Directive ▸ From the first line of the data below, copy each line up to the one containing "fuse(parts.map((part) => (part.to", and include that line too.

Provided data ▸
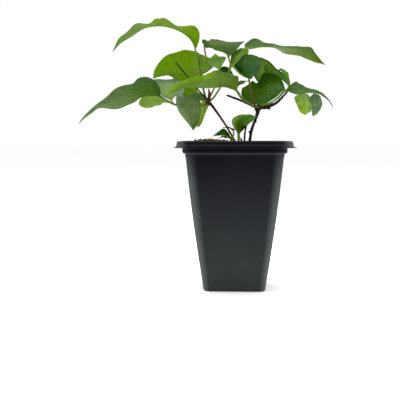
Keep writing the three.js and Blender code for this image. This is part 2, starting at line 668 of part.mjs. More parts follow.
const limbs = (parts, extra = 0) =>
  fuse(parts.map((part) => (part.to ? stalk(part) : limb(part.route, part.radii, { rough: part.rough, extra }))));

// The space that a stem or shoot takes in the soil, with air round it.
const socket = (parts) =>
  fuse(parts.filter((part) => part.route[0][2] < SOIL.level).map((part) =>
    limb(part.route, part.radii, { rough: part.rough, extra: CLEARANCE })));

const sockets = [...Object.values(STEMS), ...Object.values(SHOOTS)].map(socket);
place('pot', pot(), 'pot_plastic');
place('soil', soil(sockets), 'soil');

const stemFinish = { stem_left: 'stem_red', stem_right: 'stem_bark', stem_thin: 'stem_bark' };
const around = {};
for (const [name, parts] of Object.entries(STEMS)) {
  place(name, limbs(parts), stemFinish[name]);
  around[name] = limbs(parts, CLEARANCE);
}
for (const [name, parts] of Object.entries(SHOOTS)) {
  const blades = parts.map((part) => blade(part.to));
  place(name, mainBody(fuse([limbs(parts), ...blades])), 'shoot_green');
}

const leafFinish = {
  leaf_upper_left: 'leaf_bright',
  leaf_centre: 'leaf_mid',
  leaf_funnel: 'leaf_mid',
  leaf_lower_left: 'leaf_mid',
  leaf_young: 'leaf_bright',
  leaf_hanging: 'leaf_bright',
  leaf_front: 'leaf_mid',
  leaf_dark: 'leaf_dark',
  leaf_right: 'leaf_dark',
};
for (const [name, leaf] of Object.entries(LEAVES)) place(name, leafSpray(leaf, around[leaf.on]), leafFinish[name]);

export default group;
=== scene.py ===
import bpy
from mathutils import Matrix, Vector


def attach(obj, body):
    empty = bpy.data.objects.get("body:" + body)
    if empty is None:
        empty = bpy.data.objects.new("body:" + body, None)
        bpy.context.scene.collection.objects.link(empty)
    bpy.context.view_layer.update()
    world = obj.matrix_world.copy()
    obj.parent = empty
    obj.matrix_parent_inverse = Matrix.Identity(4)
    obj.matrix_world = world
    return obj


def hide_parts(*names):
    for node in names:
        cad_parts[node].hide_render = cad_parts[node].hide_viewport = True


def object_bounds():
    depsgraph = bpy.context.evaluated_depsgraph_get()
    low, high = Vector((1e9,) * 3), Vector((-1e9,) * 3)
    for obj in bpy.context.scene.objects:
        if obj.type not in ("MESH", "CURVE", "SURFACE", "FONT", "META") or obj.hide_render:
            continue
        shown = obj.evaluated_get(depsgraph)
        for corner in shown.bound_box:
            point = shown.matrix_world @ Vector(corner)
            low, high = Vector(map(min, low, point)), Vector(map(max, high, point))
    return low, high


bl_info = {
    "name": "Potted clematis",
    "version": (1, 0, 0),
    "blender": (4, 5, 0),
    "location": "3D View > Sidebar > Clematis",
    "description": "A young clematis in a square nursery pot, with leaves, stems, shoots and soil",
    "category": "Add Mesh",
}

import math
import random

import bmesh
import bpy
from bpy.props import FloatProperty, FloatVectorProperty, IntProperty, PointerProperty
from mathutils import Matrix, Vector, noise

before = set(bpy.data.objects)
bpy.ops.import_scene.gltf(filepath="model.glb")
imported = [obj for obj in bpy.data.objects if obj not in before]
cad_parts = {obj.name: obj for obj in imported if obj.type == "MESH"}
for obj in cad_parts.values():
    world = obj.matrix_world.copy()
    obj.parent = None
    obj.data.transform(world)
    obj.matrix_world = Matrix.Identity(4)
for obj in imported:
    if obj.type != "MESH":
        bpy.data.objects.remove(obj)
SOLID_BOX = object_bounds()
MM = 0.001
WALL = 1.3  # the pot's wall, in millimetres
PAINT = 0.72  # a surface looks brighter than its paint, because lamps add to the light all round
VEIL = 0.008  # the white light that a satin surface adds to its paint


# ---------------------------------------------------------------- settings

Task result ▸
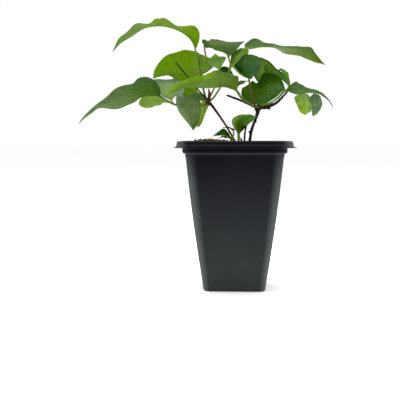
Keep writing the three.js and Blender code for this image. This is part 2, starting at line 668 of part.mjs. More parts follow.
const limbs = (parts, extra = 0) =>
  fuse(parts.map((part) => (part.to ? stalk(part) : limb(part.route, part.radii, { rough: part.rough, extra }))));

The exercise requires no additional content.